The analysis and its development owes much to James Scott’s analysis of power relationships. Carter compares 1 Peter which similarly recommends accommodation to defuse criticism and conflict and shows that Jesus believers were deeply embedded culturally in a Roman world, although the logic of accommodation implied a simultaneous devaluation of imperial cult practice. Finally Carter considers scenes of worship described in John 4-5 to show the appropriation of Roman ceremonial and its reinscription as rightful worship of a Christian God.
Robin Jensen (“The Emperor as Christ and Christian Iconography”) examines the representation of the emperor and of Christ in fourth-century art.
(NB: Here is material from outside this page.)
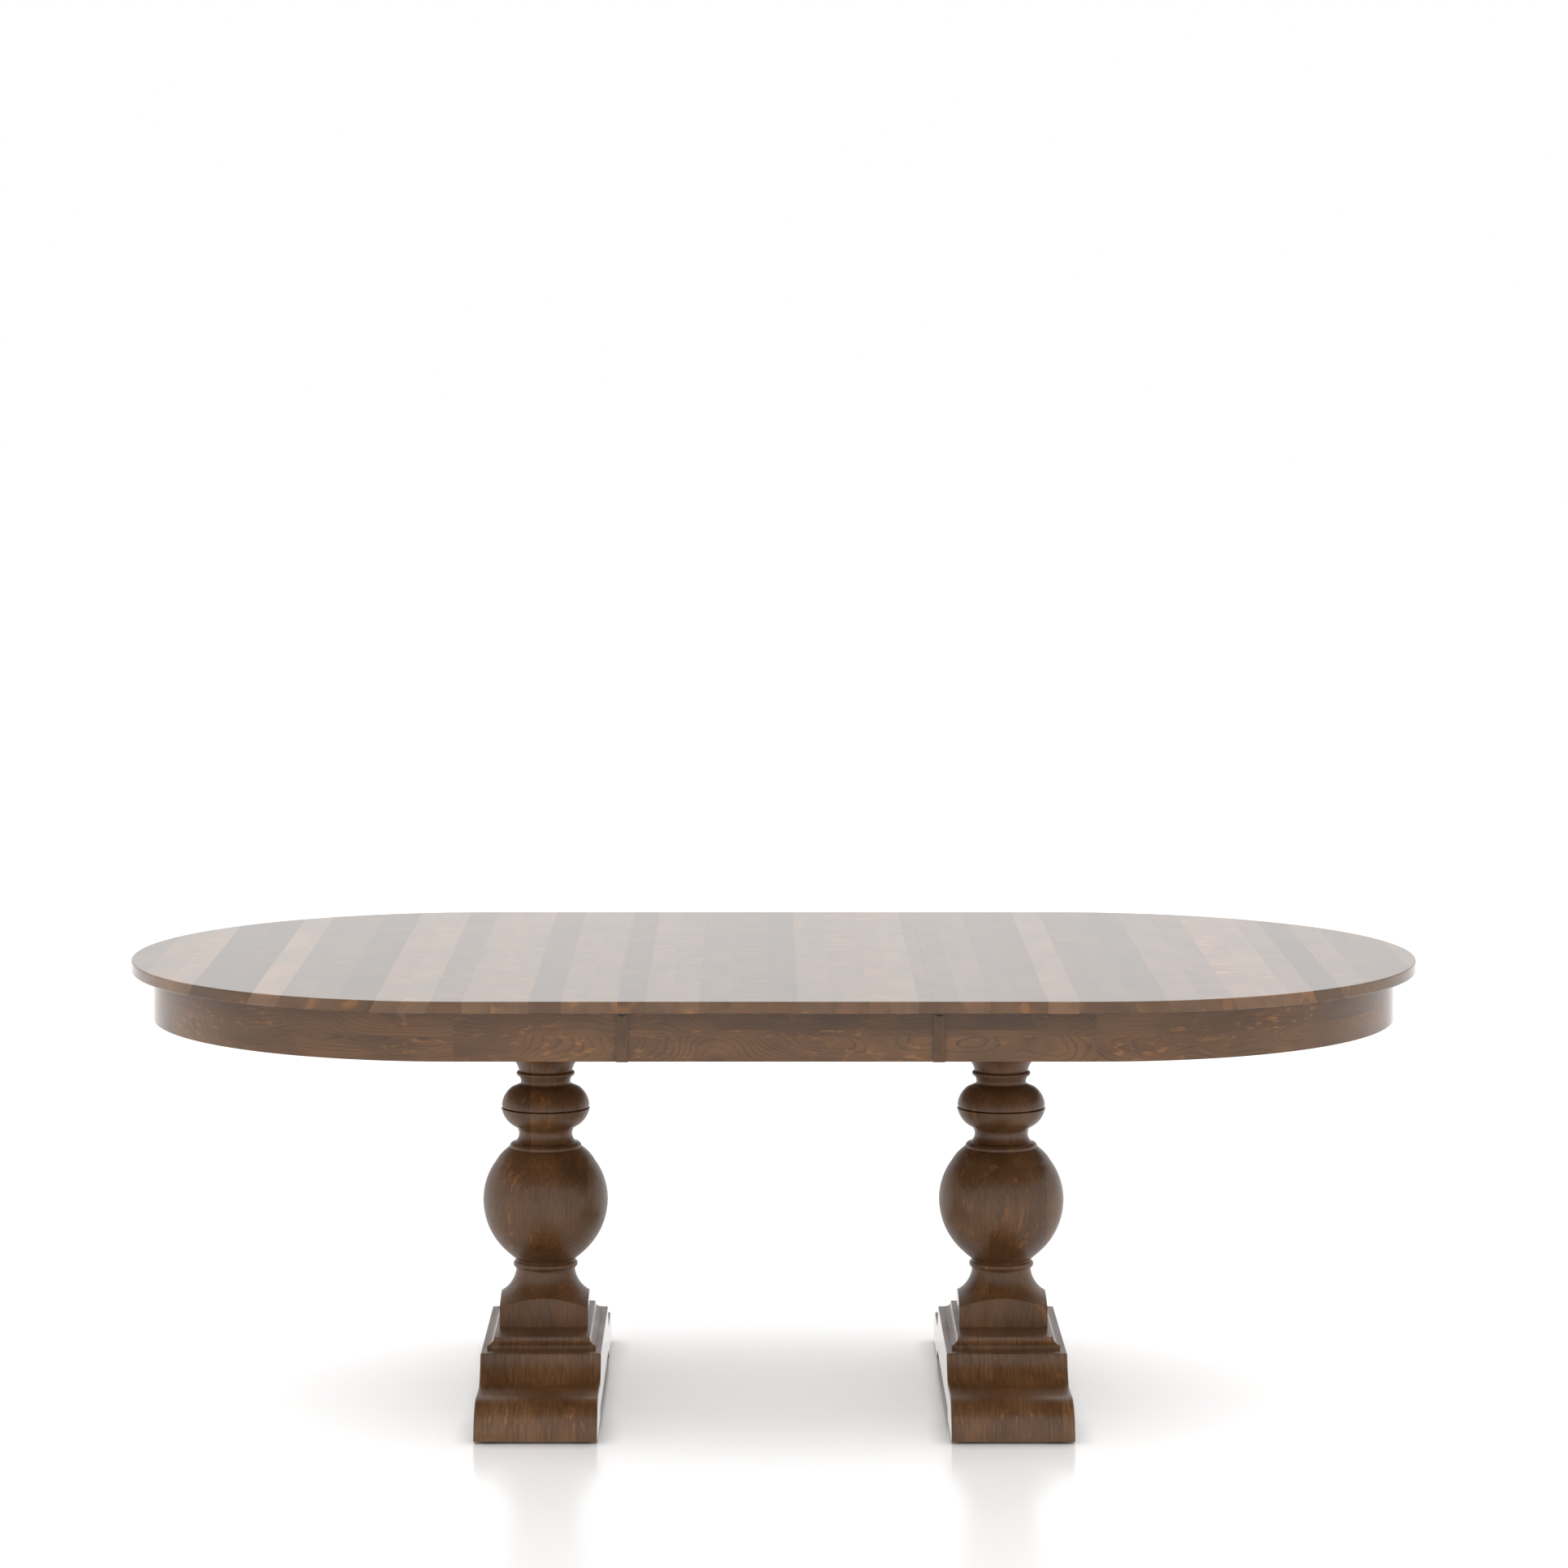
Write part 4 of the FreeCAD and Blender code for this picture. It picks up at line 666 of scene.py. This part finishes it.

Analysis of the labarum, “chi rho,” crown, or seated captives in various media (sarcophagi, public architecture, coins) before and after Constantine suggests the multivalent meaning of iconography and a competitive appropriation and redefinition of Roman imperial symbols.
Michael White (“Capitalizing on the Imperial Cult”) looks at a series of inscriptions from Ostia, Cyrenaica, Lydia, and Phrygia that illustrate what he terms the “negotiated symbiosis” whereby Jews, despite their religious difference, appropriated and manipulated the Hellenistic and Roman systems of civic euergetism and patronage in order to attain and secure their status within their own hierarchical, local, Roman communities.
So Galinsky’s paper provides the focus for three distinct series of investigations about the nature of ancient religion, about the diversity of imperial cult at the local level, and about Christian and Jewish responses to imperial religious practices. The book emerges almost as a Festschrift that celebrates the work of Karl Galinsky.